Binky: Us maybe. But I don't know about Arthur. Who'd want to watch him on TV?
- In the Code Lyoko episode "Contact", Odd offers to Sissi a role in his next film, which is about "... a girl, driven by a mysterious being, who tries to make contact with humans, all of which takes place in a virtual universe full of danger." (which is what just happened in the episode). Sissi's response: "No-one would ever believe such a ridiculous story."
- CatDog once did a gag revolving around the popularity of its characters. One character is told that no-one likes him. Cut to some (live-action) children watching the show saying "We do!".
- Subverted; The Drinky Crow Show has the characters inventing theatre (it's that kind of show) after realizing that Drinky's story of losing his girlfriend is captivating, in a tragic way. The local townspeople LOVE it.
- The Simpsons have flirted with this at various times.
- Either the family gets famous ("A Simpson on a tee-shirt? I never thought I'd see the day") or the Simpsons is symbolized by Itchy and Scratchy ("What? Cartoons don't have any meaning. It's just stuff that happens, like people getting hurt and stuff. Stuff like that. OUCH!")
- To say nothing of the many potshots taken at Fox.
- The Movie: "I can't believe we're paying to see something we get on TV for free! If you ask me, everybody in this theater is a giant sucker! Especially you!"
- A gag in Hi Hi Puffy AmiYumi features the girls sitting down for a rest after a long day of trying to please an unseen producer who wanted to change their cartoon in verious ways. They turn on the TV and see their live-action counterparts sitting with their animated manager. The girls wonder who those two women are, and who would want to watch a show with them in it.
- "Someday maybe I'll have my own TV show like Edgar Eagle. We'll call it Adventures of Sonic the Hedgehog!"
- Pinky and The Brain:
Brain: Pinky, who would want to read about two lab mice trying to take over the world? Who would want to read about my failures?
Pinky: Oh, believe me, Brain, to a human, our nightly exploits would be a humorous diversion that would magically transmute the dreary workaday world into a fanciful realm of zany hijinks!

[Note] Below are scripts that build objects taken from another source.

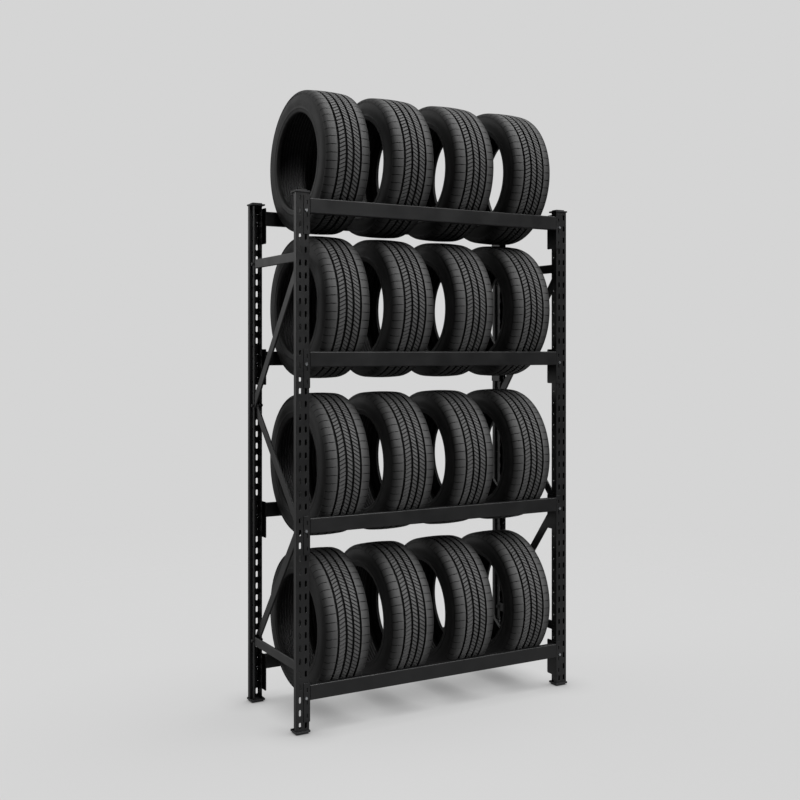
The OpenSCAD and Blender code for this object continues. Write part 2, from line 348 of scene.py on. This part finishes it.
class TyreShape:
    """The section of a tyre, in metres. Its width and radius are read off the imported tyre."""

    # Radius of the bore at the bead
    bead = 0.199
    # Radius of the tread's curve across, and the share of the width that it covers
    crown = 0.9
    crown_share = 0.72
    # The shoulder's curve: its radius, and its centre's distance in from the wall and the tread
    shoulder_curve = 0.020
    shoulder_inset, shoulder_drop = 0.025, 0.021
    # Radius of the sidewall's curve, and how thick the sidewall and the tread are
    wall_curve = 0.062
    wall_thickness = 0.009
    tread_thickness = 0.015
    # The ridge that keeps kerbs off the rim: how far it stands out, where, and its width
    protector, protector_radius, protector_width = 0.0016, 0.2175, 0.0035

    # The tread repeats pitch_count times round the tyre
    pitch_count = 56
    round_steps = 4 * pitch_count
    groove_centres = (-0.0495, -0.0155, 0.0150, 0.0485)
    groove_half = 0.0047
    groove_floor_half = 0.0039
    groove_depth = 0.0078
    groove_wall = groove_half - groove_floor_half
    chamfer = 0.0006
    # Sipes of the middle ribs, and their slope in each rib from left to right
    sipe_half = 0.0022
    sipe_depth = 0.0060
    rib_slopes = (-0.50, 0.72, 0.72)
    # Width of the sloping side of a sipe or slot
    lip = 0.0004
    # Lateral slots of the outer ribs: they fade in, widen and bend outwards, and run out
    # over the shoulder
    slot_depth = 0.0058
    slot_start, slot_fade_in = 0.004, 0.008
    slot_narrow, slot_wide, slot_widening = 0.0006, 0.0017, 0.035
    slot_bend, slot_bend_reach = 0.0022, 0.045
    slot_end, slot_run_out = 0.081, 0.009

    def __init__(self, node):
        low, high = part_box(node)
        self.half = (high.x - low.x) / 2
        self.radius = (high.z - low.z) / 2
        self.edge = self.crown_share * self.half
        self.tread = self.crown_radius(self.edge)
        self.middle = (self.bead + self.tread - 0.005) / 2
        self.pitch = 2 * math.pi * self.radius / self.pitch_count

    def crown_radius(self, x):
        return self.radius - self.crown + math.sqrt(self.crown ** 2 - x ** 2)

    def cut_marks(self, half):
        """Places across a sipe or slot, each with 1 on its floor and 0 on the tread."""
        return (-half - self.lip, 0), (-half, 1), (half, 1), (half + self.lip, 0)

    def shoulder(self):
        """From the edge of the crown to the top of the sidewall."""
        start = (self.edge, self.tread)
        centre = (self.half - self.shoulder_inset, self.tread - self.shoulder_drop)
        curve = arc(*centre, self.shoulder_curve, 60, 15, 6)
        between = ((start[0] + curve[0][0]) / 2, (start[1] + curve[0][1]) / 2 + 0.0007)
        return [start, between] + curve

    def wall(self):
        """From just inside the shoulder down to the bead's heel."""
        x, radius = self.shoulder()[-1]
        tuck = (x - 0.0008, radius + 0.0012)
        upper = arc(self.half - self.wall_curve, self.middle, self.wall_curve, 27, 0, 12)
        drop = self.middle - self.bead - 0.010
        lower = [(self.half - 0.0018 * (k / 12) ** 2, self.middle - drop * k / 12) for k in range(1, 13)]
        return [tuck] + [(x + self.ridge(radius), radius) for x, radius in upper + lower]

    def ridge(self, radius):
        """How far the rim protector stands out of the wall at a radius."""
        return self.protector * math.exp(-((radius - self.protector_radius) / self.protector_width) ** 2)

    def bead_ring(self):
        """Round the bead, from its heel outside to its toe inside."""
        heel = [(0.0022, 0.0070), (0.0030, 0.0040), (0.0042, 0.0014), (0.0060, 0.0)]
        toe = [(0.0165, -0.0003), (0.0180, 0.0008), (0.0185, 0.0050), (0.0160, 0.0140)]
        return [(self.half - inward, self.bead + up) for inward, up in heel + toe]

    def liner(self):
        """Up the inside of the wall, to the middle of the crown."""
        inner_curve = self.wall_curve - self.wall_thickness
        side = arc(self.half - self.wall_curve, self.middle, inner_curve, -15, 25, 8)
        corner = arc(self.half - 0.040, self.tread - 0.029, 0.018, 20, 75, 5)
        return side + corner + [(0.0, self.radius - self.tread_thickness)]


def ramp(value, start, distance):
    """0 up to start, rising to 1 over a distance."""
    return min(max((value - start) / distance, 0.0), 1.0)


def on_floor(cuts, j):
    """Whether the quad after mark j lies on the floor of a sipe or slot."""
    return bool(cuts[j] and cuts[(j + 1) % len(cuts)])


def tread_rib(surface, shape, left, right, slope):
    """A rib between two grooves, cut by two slanted sipes in each pitch."""
    marks = []
    for centre in (0.25, 0.75):
        marks += [(centre * shape.pitch + offset, cut) for offset, cut in shape.cut_marks(shape.sipe_half)]
        marks.append(((centre + 0.25) * shape.pitch, 0))
    around = [(k * shape.pitch + along, cut) for k in range(shape.pitch_count) for along, cut in marks]
    cuts = [cut for along, cut in around]
    width = right - left
    top = [left + shape.chamfer, left + 0.35 * width, left + 0.65 * width, right - shape.chamfer]
    profile = [(left - shape.groove_wall, shape.groove_depth), (left, shape.chamfer)]
    profile += [(x, 0.0) for x in top]
    profile += [(right, shape.chamfer), (right + shape.groove_wall, shape.groove_depth)]
    middle = (left + right) / 2
    rows = []
    for x, down in profile:
        slant = slope * (min(max(x, left), right) - middle)
        rows.append([(x, shape.crown_radius(x) - max(down, shape.sipe_depth * cut),
                      (along + slant) / shape.radius) for along, cut in around])
    walls = (0, len(rows) - 2)
    surface.rings(rows, TREAD, lambda i, j: i in walls or on_floor(cuts, j))


def tread_shoulder(surface, shape, side, edge):
    """The outer rib on one side, with its lateral slots, and the shoulder beyond it."""
    top = [edge + step for step in (0.0, shape.chamfer, 0.004, 0.007, 0.012, 0.018)]
    points = [(edge - shape.groove_wall, shape.crown_radius(edge) - shape.groove_depth)]
    points += [(x, shape.crown_radius(x) - (shape.chamfer if x == edge else 0.0)) for x in top]
    points += shape.shoulder()
    between = [(part * shape.pitch, 0) for part in (0.25, 0.5, 0.75)]
    cuts = [cut for along, cut in [*shape.cut_marks(0.0), *between]] * shape.pitch_count
    rows = []
    for x, radius in points:
        fade_in = ramp(x, edge + shape.slot_start, shape.slot_fade_in)
        fade_out = 1.0 - ramp(x, shape.slot_end - shape.slot_run_out, shape.slot_run_out)
        depth = shape.slot_depth * fade_in * fade_out
        widened = ramp(x, edge, shape.slot_widening)
        half = shape.slot_narrow + (shape.slot_wide - shape.slot_narrow) * widened
        bend = shape.slot_bend * ((x - edge) / shape.slot_bend_reach) ** 2
        marks = [*shape.cut_marks(half), *between]
        rows.append([(side * x, radius - depth * cut, (k * shape.pitch + along + bend) / shape.radius)
                     for k in range(shape.pitch_count) for along, cut in marks])
    groove_row = 0
    if side > 0:
        rows.reverse()
        groove_row = len(rows) - 2
    surface.rings(rows, TREAD, lambda i, j: i == groove_row or on_floor(cuts, j))


def plain_rings(surface, profile, slot, count):
    """A surface of revolution from a list of (x, radius)."""
    angles = [2 * math.pi * j / count for j in range(count)]
    surface.rings([[(x, radius, a) for a in angles] for x, radius in profile], slot)


def tyre_mesh(shape, materials):
    """A whole tyre: ribs, shoulders, groove floors, and on each side wall, bead and liner."""
    surface = Surface()
    grooves = shape.groove_centres
    half = shape.groove_half
    for left, right, slope in zip(grooves, grooves[1:], shape.rib_slopes):
        tread_rib(surface, shape, left + half, right - half, slope)
    tread_shoulder(surface, shape, -1, -grooves[0] + half)
    tread_shoulder(surface, shape, 1, grooves[-1] + half)
    # Each groove's floor reaches a little under its walls
    floor_half = shape.groove_floor_half + 0.0003
    floor_depth = shape.groove_depth - 0.0002
    for centre in grooves:
        edges = (centre - floor_half, centre + floor_half)
        floor = [(x, shape.crown_radius(x) - floor_depth) for x in edges]
        plain_rings(surface, floor, GROOVE, shape.round_steps)
    wall, bead, liner = shape.wall(), shape.bead_ring(), shape.liner()
    profiles = (wall, WALL), ([wall[-1]] + bead, WALL), ([bead[-1]] + liner, LINER)
    for side in (-1, 1):
        for profile, slot in profiles:
            placed = [(side * x, radius) for x, radius in profile]
            plain_rings(surface, placed[::side], slot, shape.round_steps)
    return surface.mesh("tyre_mesh", materials)


# ---- build ----

# In the order of TREAD, WALL, LINER and GROOVE
tyre_materials = [
    rubber("tread_rubber", grey(0.072), grey(0.094), 0.66, 0.35, tread_detail, shoulder_tint),
    rubber("sidewall_rubber", grey(0.012), grey(0.018), 0.55, 0.25, sidewall_detail),
    # The liner carries a painted highlight on its ridges.
    rubber("liner_rubber", grey(0.010), grey(0.018), 0.50, 0.40, liner_detail, liner_ridge_highlight),
    # Painted shade: the grooves, sipes and slots get a near-black rubber, darker than their depth alone
    # would make them.
    rubber("groove_painted_shade", grey(0.005), grey(0.008), 0.70, 0.10, tread_detail),
]

slot_materials = {
    "post_paint": powder_coat(),
    "black_plastic": moulded_plastic(),
    "zinc_steel": zinc_plate(),
    "black_steel": black_oxide(),
}
for part in frame["record"]["subparts"]:
    if part["material_slot"] in slot_materials:
        cad_piece = frame["nodes"][part["node"]]
        cad_piece.data.materials.clear()
        cad_piece.data.materials.append(slot_materials[part["material_slot"]])

# The tyres lie turned by different shares of one pitch of the tread, in degrees
TURN_STEP = 2.1
PITCH_ANGLE = 6.43

tyre = tyre_mesh(TyreShape("tyre_1_1"), tyre_materials)
for level in LEVELS:
    for place in PLACES:
        node = f"tyre_{level}_{place}"
        low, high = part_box(node)
        piece = bpy.data.objects.new(f"{node}_look", tyre)
        scene.collection.objects.link(piece)
        piece.location = (low + high) / 2
        piece.rotation_euler.x = math.radians(TURN_STEP * (level * 7 + place * 3) % PITCH_ANGLE)
        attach(piece, node)
        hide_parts(node)


# ---- stage ----

# Brightness of the backdrop as seen
BACKDROP = 0.665
# Glow of the floor, as seen and as it lights the rack
FLOOR_SEEN = 0.552
FLOOR_LIT = 0.20
# How far from a thing the painted shadow darkens the floor under it, and the power that shapes that
# painted shadow
PAINTED_SHADOW_REACH, PAINTED_SHADOW_POWER = 0.16, 0.82
# Distance from the middle at which the floor starts to fade into the backdrop, and is gone
FADE_START, FADE_END = 2.2, 5.0
# Where the backdrop shines on the rack from, how brightly there and elsewhere, and the
# cosines between which one gives way to the other
GLOW_FROM = (-0.60, 0.62, 0.50)
GLOW_BRIGHT, GLOW_DIM = 1.15, 0.05
GLOW_EDGE = (0.70, 0.92)
# Soft boxes: direction, strength, and angle across in degrees
TOP_LIGHT = ((0.30, 0.0, 1.0), 1.75, 34.0)
FRONT_LIGHT = ((0.20, -0.90, 0.90), 3.3, 42.0)


def seen_or_lit(tree, seen, lit):
    """One value where the camera looks, another for the light that falls on things."""
    camera = add_node(tree, "ShaderNodeLightPath").outputs["Is Camera Ray"]
    inputs = {"Value": camera, "To Min": lit, "To Max": seen}
    return add_node(tree, "ShaderNodeMapRange", inputs).outputs["Result"]


def floor_material():
    """White paint that glows, with a painted shadow that darkens it under close things, and fades out with
    distance.
    """
    material, tree, shader = new_material("floor_paint", grey(0.16)[:3], 0.9, specular=0.0)
    split = add_node(tree, "ShaderNodeSeparateXYZ", {0: coordinates(tree)})
    distance = length(tree, split.outputs[0], split.outputs[1])
    tree.links.new(map_range(tree, distance, FADE_START, FADE_END, 1.0, 0.0), shader.inputs["Alpha"])
    # Painted shadow: ambient occlusion dims the floor's glow near the rack.
    painted_shadow_ao = add_node(tree, "ShaderNodeAmbientOcclusion", {"Distance": PAINTED_SHADOW_REACH}, samples=16)
    openness_for_painted_shade = math_node(tree, "POWER", painted_shadow_ao.outputs["AO"], PAINTED_SHADOW_POWER)
    glow = math_node(tree, "MULTIPLY", openness_for_painted_shade, FLOOR_SEEN)
    shader.inputs["Emission Color"].default_value = grey(1.0)
    tree.links.new(seen_or_lit(tree, glow, FLOOR_LIT), shader.inputs["Emission Strength"])
    return material


def pale_floor():
    """A round floor under the rack."""
    steps, reach = 96, 14.0
    angles = [2 * math.pi * i / steps for i in range(steps)]
    ring = [(reach * math.cos(angle), reach * math.sin(angle), 0.0) for angle in angles]
    mesh = bpy.data.meshes.new("floor")
    mesh.from_pydata(ring, [], [tuple(range(steps))])
    mesh.materials.append(floor_material())
    floor = bpy.data.objects.new("floor", mesh)
    scene.collection.objects.link(floor)
    return floor


def soft_light(name, source, strength, spread):
    """A large distant soft box in the direction of source, as seen from the rack."""
    lamp = bpy.data.lights.new(name, "SUN")
    lamp.energy = strength
    lamp.angle = math.radians(spread)
    holder = bpy.data.objects.new(name, lamp)
    scene.collection.objects.link(holder)
    holder.rotation_euler = Vector(source).to_track_quat("Z", "Y").to_euler()
    return holder


def keep_light_off(light, item):
    """Leaves one object out of what a light shines on."""
    unlit = bpy.data.collections.new(f"{light.name}_unlit")
    unlit.objects.link(item)
    unlit.collection_objects[0].light_linking.link_state = "EXCLUDE"
    light.light_linking.receiver_collection = unlit


def studio(floor):
    """A pale backdrop, brightest behind the rack on its left, a top light and a front light."""
    world = bpy.data.worlds.new("studio")
    world.use_nodes = True
    tree = world.node_tree
    facing = add_node(tree, "ShaderNodeTexCoord").outputs["Generated"]
    toward = add_node(tree, "ShaderNodeVectorMath", {0: facing, 1: GLOW_FROM}, operation="DOT_PRODUCT")
    glow = map_range(tree, toward.outputs["Value"], *GLOW_EDGE, GLOW_DIM, GLOW_BRIGHT)
    background = tree.nodes["Background"]
    background.inputs["Color"].default_value = grey(1.0)
    tree.links.new(seen_or_lit(tree, BACKDROP, glow), background.inputs["Strength"])
    scene.world = world
    scene.view_settings.view_transform = "Standard"
    soft_light("top", *TOP_LIGHT)
    keep_light_off(soft_light("front", *FRONT_LIGHT), floor)


def front_left_camera():
    """A level camera in front of the rack, to its left, with its picture shifted down."""
    lens = bpy.data.cameras.new("camera")
    lens.sensor_width = 36.0
    lens.lens = 49.29
    lens.shift_y = -0.0619
    camera = bpy.data.objects.new("camera", lens)
    scene.collection.objects.link(camera)
    camera.location = (-2.421, -4.132, 1.4934)
    camera.rotation_euler = (math.radians(90), 0.0, math.radians(-29.805))
    scene.camera = camera


studio(pale_floor())
front_left_camera()
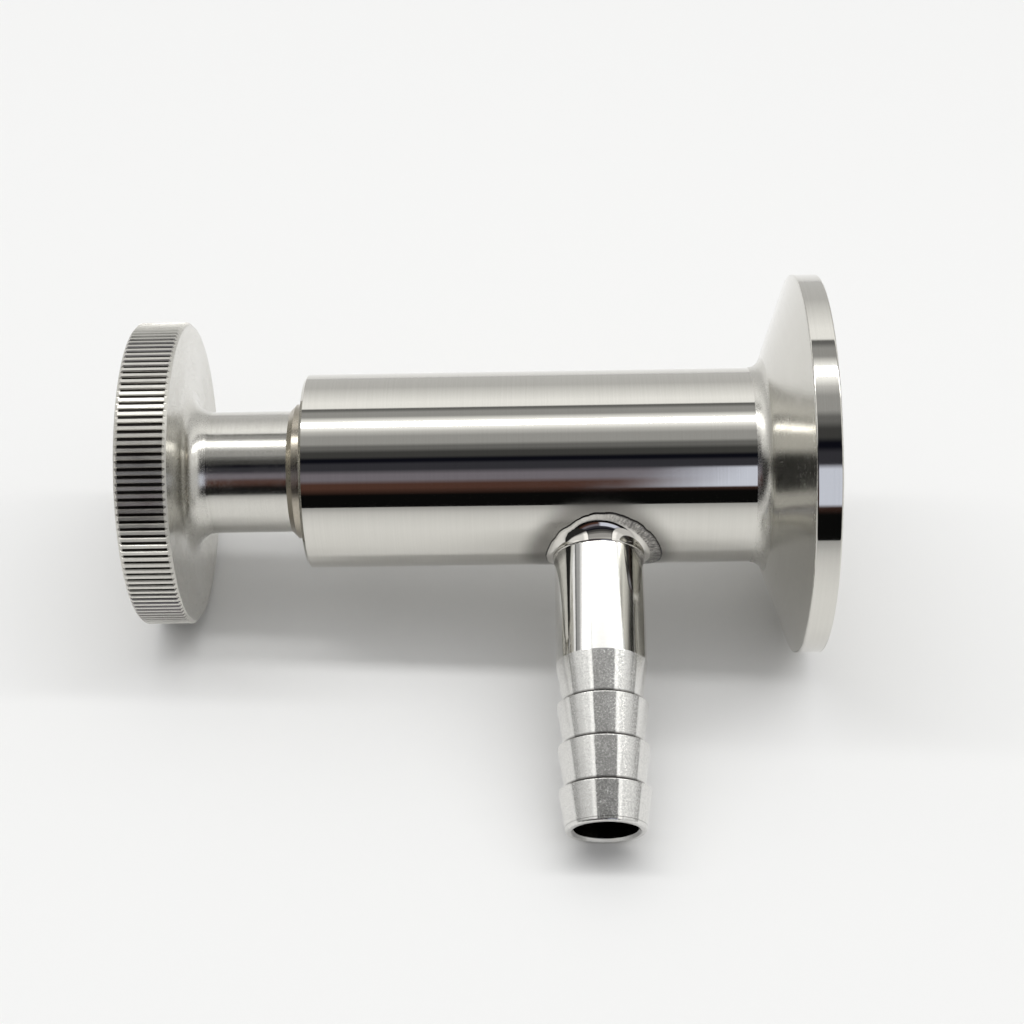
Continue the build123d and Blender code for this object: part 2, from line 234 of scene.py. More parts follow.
@dataclass(frozen=True)
class TurnedSteel:
    """316L stainless steel bar, turned on a lathe, then polished or left as the tool cut it.

    The eye gets crisp bands along the piece where it was polished, because the marks run round it and
    blur reflections only along it, and a soft silky grey where the tool's marks were left.
    """

    name: str
    turning: Turning
    zones: tuple[Zone, ...]
    rim_zone: Zone | None = None  # outside this radius, in mm, whatever the station
    # painted shade in the grooves and roots, if the piece has any
    painted_shade: PaintedShade | None = None
    haze: Haze | None = None
    colour: str = "#D1CFC8"
    dull_colour: str = "#C5C3BC"
    mark_pitch_mm: float = 0.22  # real feed marks are 0.05 to 0.1 mm apart, drawn coarser so that they show
    mark_length_mm: float = 14.0
    relief_um: float = 0.5
    anisotropy: float = 0.6
    grain_mm: float = 0.18
    grain: float = 0.10  # how far the grain changes the roughness, 0 to 1
    grain_relief: float = 0.0  # height of the grain, as a share of the finish's own
    speckle: float = 0.03  # how much darker the grain's pits are
    patch_mm: float = 6.25  # size of the patches that handling left
    patch_least: float = 0.8  # roughness in the brightest and the dullest of them, as a share
    patch_most: float = 1.25

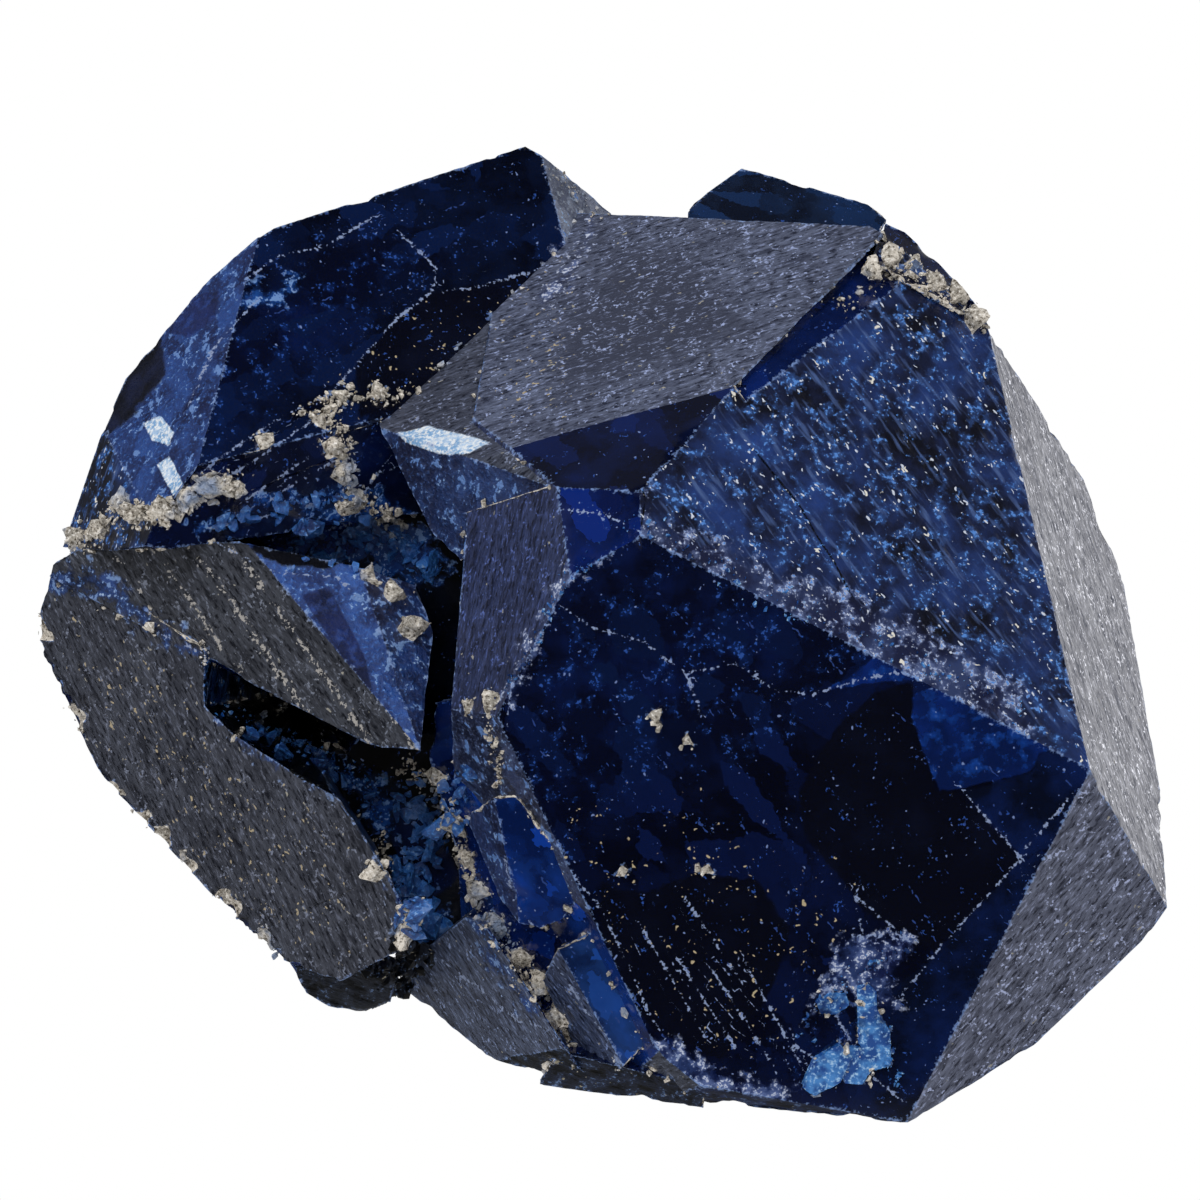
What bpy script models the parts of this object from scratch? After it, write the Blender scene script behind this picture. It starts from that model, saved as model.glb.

- In another episode, Brain is trying to take over the world with a new TV pilot. At the end, their main competitors end up with the job, and create a show about 2 lab mice trying to take over the world.
- After watching a cartoon he couldn't stand, Johnny Test asks the question, "A cartoon about a boy, his dog, and his genius older twins? Who would watch that?" Then he and Dukey look at the screen.
- Time Squad: The episode, "Child's Play" had Shakespeare create children's plays. While looking for a new idea, the Time Squad introduce themselves, with Shakespeare replying that, while the premise isn't exactly new, the characters are interesting. His plays end up being ruined by Larry (who acts as a Moral Guardian) and Shakespeare's agent wanting the plays to be merchandise-driven.
- Episode 19 of Scooby Doo Mystery Incorporated has the Rodney Dangerfield-like producer of a reality show muse about the potential of a show about meddling kids and their dog trapping knuckleheads in rubber masks; the gang's response is to laugh and say "Naaahhhh!!!" in unison after which the man says that nobody in their right minds would want to see that.
- A blink and you'll miss it example in Danny Phantom, where Danny, after his identity is exposed, finds that a comic about his exploits has already been released. He complains about how no one asked for his approval.
- A sorta-kinda example in an episode of Rocko's Modern Life; After Peaces fails to bring Heifer to Heck, he is punished by being forced to star in a show called "Peaches' Modern Life". Rocko, Heifer and Filbert watch the program and mention how lousy it is.
- This was actually used in a 1963 Krazy Kat animated series. Kokonino Kounty is bankrupt and characters start throwing suggestions on how to gain money. Ignatz suggest that they sell themselves to television. Officer Pup laughs it out, only for Ignatz to throw a brick at him and say "Go ahead and laugh! They laughed at Al Brodax, too!"
- In an episode of Johnny Test, Johnny mocks the idea of "a show about a kid whose sisters do weird experiments on him."
- At the end of the Mr. Magoo short "When Magoo Flew", Magoo remarks that there was no cartoon with the movie he was watching (actually an airplane flight).
Magoo: Do you ever run those cartoons about that ridiculous, little, nearsighted old man? You know the one that goes...(performs his trademark grumble).
What a mess. Who'd want to read this page?